Within this general theory, four secondary ones have been propounded: (1) The derivation of the Brahmi from the Phenician alphabet suggested by eminent scholars such as Benfey, Weber, Buehler, Jensen, and others, who tried to prove that about one-third of the Phoenician letters were identical with the earliest forms of the corresponding Brahmi signs; that another third were somewhat similar, and the remainder can be more or less harmonized. The chief objection to this opinion is that there was no direct communication, at the requisite date, between India and the eastern shores of the Mediterranean, and it seems probable that the Phoenicians had no influence whatever on the origins of the scripts of countries lying to the east of them.
(2) According to Professor Deecke, Canon Taylor, and quite recently, the late Professor Sethe, the Brahmi script descended from the South Semitic alphabet. This view is also unacceptable; although it is quite probable that there was direct communication between India and southern Arabia, cultural influences of the latter on the former do not appear to have taken place at that early period; besides, the resemblance between the South Semitic letters and the Brahmi characters is slight.

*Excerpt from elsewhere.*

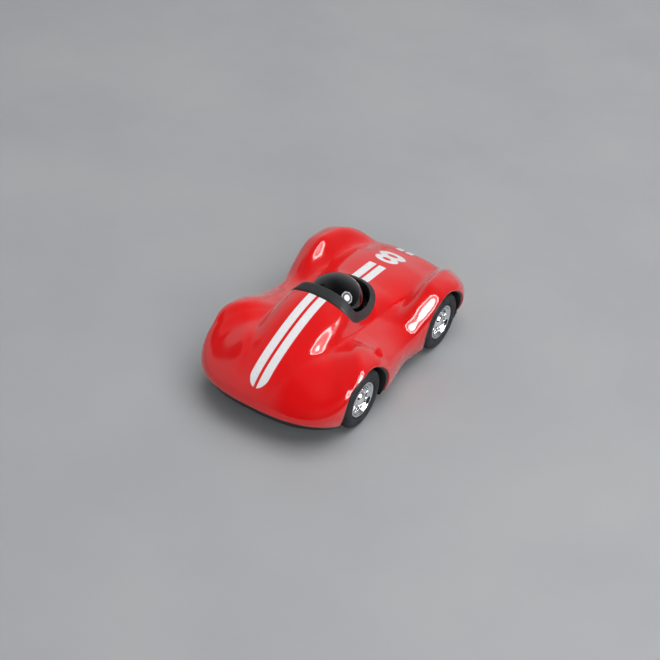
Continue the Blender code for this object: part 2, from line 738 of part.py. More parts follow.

(3) Still less probable is the derivation of the Brahmi alphabet from. the cuneiform script propounded by Professor Rhys Davids, who suggested "that the only hypothesis harmonizing these discoveries is that the Indian letters were derived, neither from the alphabet of the Northern, nor from that of the Southern Semites, but from that source from which these, in their turn, had been derived from the pre-Semitic form of writing used in the Euphrates Valley." This great authority on Buddhist literature is practically alone in his theory, which is unsubstantiated by any important evidence in its favour.